The Syriac Orthodox and the Antiochians have a sweeping ecumenical relationship to the extent that one cannot convert from one church to the other (except in those parts of the diaspora where the Antiochians established an autonomous church, since at least the AOCNA, which was originally a ministry of the Russian Orthodox to the Syrian immigrants in the US until the rise of the Soviet Union caused the breakup of the Russian Orthodox Church in North America into multiple jurisdictions, but for this reason the AOCNA and the OCA, ROCOR and the UOCNA share a common repertoire of Church Slavonic hymns, and the AOCNA also use Syro-Byzantine Chant, which is dominant in the Antiochian church in the Old Country, and various liturgical settings according to four part harmony many of them of Greek Orthodox provenance, by composers such as Michaelides. This is the type of church music that was preferred by St. Peter Moghila.
Rather, the first enduring schism that really hardened was that between the Orthodox and Roman Catholics, and following the schism, the Roman Catholic Church proceeded to engage in a course of conduct that led to further schisms with the Waldensians, the Moravians, and then the Lutherans and then an explosion of additional Protestant groups, including the Anabaptists, and the early English baptists. I am directly descended from one of the first Baptist ministers in America.
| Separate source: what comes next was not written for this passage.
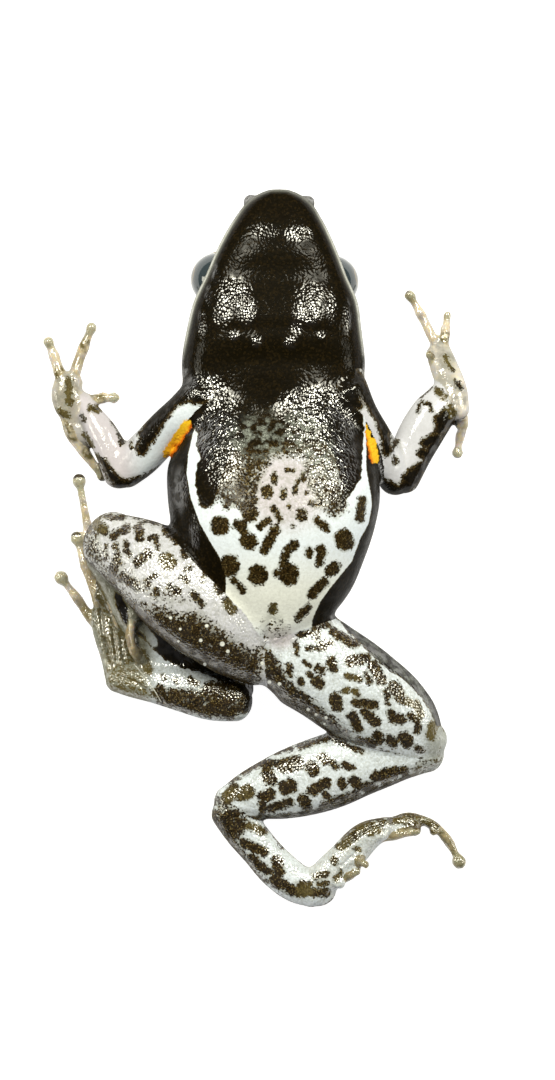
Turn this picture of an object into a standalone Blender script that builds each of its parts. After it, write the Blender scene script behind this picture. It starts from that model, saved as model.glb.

Thus, these long-term schisms pose complex questions of ecclesiology. I cannot fault members of the traditional churches for adhering to the ecclesiology of the early church, that there is one visible unified church, because that was the case. The local church ecclesiology embraced by Baptists and Congregationlists and Luther’s ecclesiology which appears based around the existence of correct worship (the literal definition of Orthodoxy and Pravoslavie is Correct Glorification) I find appealing, and then there is the Branch Ecclesiology model commonly found among Anglicans and Old Catholics. Finally there is the Invisible Church Ecclesiology, which I am not a fan of.